The psalm ends where it began: “The Lord of hosts is with us; the God of Jacob is our fortress.” This repeated phrase answers the deepest question of the human heart: Are we alone? No. The Lord of hosts is with us. That word means covenantal faithfulness and commitment to the very end.

When life shakes us to the core, when inexplicable losses occur, when the pressure is unbearable and our fears persistent, let us ground our faith on who God is. Not just in our lives, but throughout history, He is the God who parted the sea, who fed millions in the desert, who calmed the storm, who raised the dead. He is hardly overwhelmed. His thoughts are immeasurably higher than our thoughts, and His ways higher than ours.

Let us stop reckoning up our own resources. Let us stop depending on our own strength. Let us stop rehearsing our fears and rest in His sufficiency. Let us fix our eyes, not on the fog around us, but on the God who is with us. Psalm 34 sings: “I sought the Lord, and He answered me and delivered me from all my fears. Those who look to Him are radiant; their faces shall never be ashamed.”

Nations may rage. The earth may be shaken. But our foundation remains unshaken. We can hear the voice of God rebuking the nations, and they become still. And they will know, as we already know, that He is God.
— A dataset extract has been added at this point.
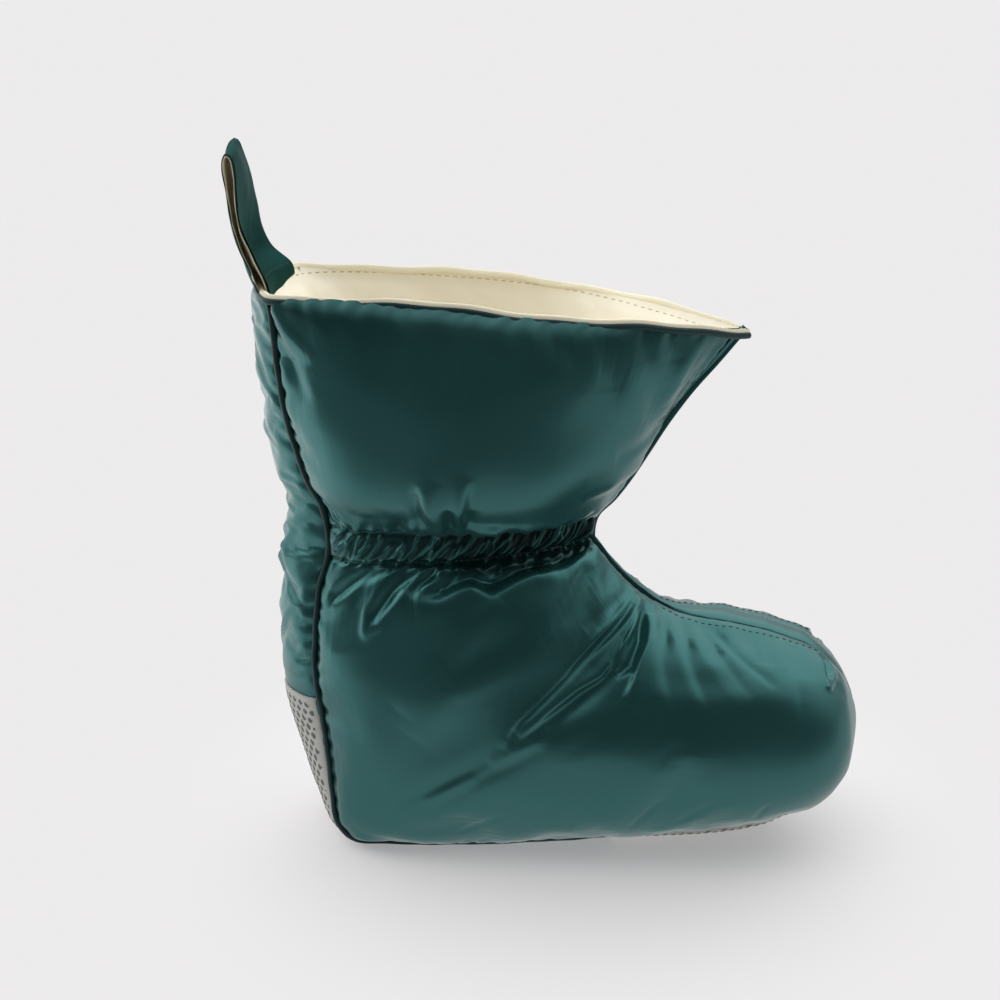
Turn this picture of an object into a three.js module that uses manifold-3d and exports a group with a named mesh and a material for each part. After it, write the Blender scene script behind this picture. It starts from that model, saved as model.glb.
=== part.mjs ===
// A down bootie: a slipper of down-filled nylon with a flared shaft, an elastic waist and a soft sole.
// Millimetres. +X points to the toe, +Y to the wearer's left, +Z up. The origin is on the floor, in the
// middle of the flat spot that the heel rests on.
import * as THREE from "three";
import { mergeVertices } from "three/addons/utils/BufferGeometryUtils.js";
import Module from "manifold-3d";

const wasm = await Module();
wasm.setup();

// Lengths, measured from the back of the heel
const footLength = 305.5;
const heelBack = 54; // from the origin back to the heel's furthest point
const waistLength = 163; // front to back through the elastic waist
const collarLength = 238.5; // front to back along the open collar

// Heights
const collarHeight = 297; // at the back
const collarDrop = 23; // how much lower the collar's front tip is
const waistHeight = 168; // middle of the elastic
const instepHeight = 129; // top of the foot at the end of the instep seam
const toeSpring = 10; // rise of the sole's edge below the toe cap

// Widths
const ballWidth = 120;
const heelWidth = 112;
const waistWidth = 78;
const shaftWidth = 132;
const collarWidth = 96;
const stripWidth = 78; // the strip that runs down the back and under the foot
const toeStripWidth = 17; // the same strip on top of the toe
const ridgeWidth = 2.4; // the front seam, where the two side panels meet

// Thicknesses
const downWall = 15;
const seamWall = 2.6;
const waistWall = 5.5;
const soleWall = 9;
const insoleThickness = 5;
const patchThickness = 1;
const clearance = 0.3;

// Shape of the fabric
const seamDepth = 4; // how deep a sewn seam lies below the down on each side of it
const seamReach = 9;
const backLean = 4.7; // how far the back of the shaft stands behind the heel
const waistTuck = 6.5; // how far the elastic draws the back in
const collarArch = 6; // rise of the collar's edge between its back and its tip

// Trim
const weltWidth = 2.4;
const weltDip = 0.6; // how far the welt's edge stays below the down
const loopWidth = 62;
const loopHeight = 64.5;
const loopGap = 8; // between the two legs, near the top
const loopThickness = 1.4;
const loopLean = 10.5; // how far the top of the loop leans back

// Facets
const ribSteps = 2; // ribs drawn for each row of a table
const floorDepth = 40;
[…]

Knowing the mighty power of God is enough to bring us to the peace that surpasses understanding. It can calm the wildest fears, steady the weakest hearts, and give us the strength to sing—yes, even in the rubble. For he is king and at his command, all the earth will obey and settle into silence. And as this truth goes down deep into our hearts, we will be still with the quietness of humble trust. God bless.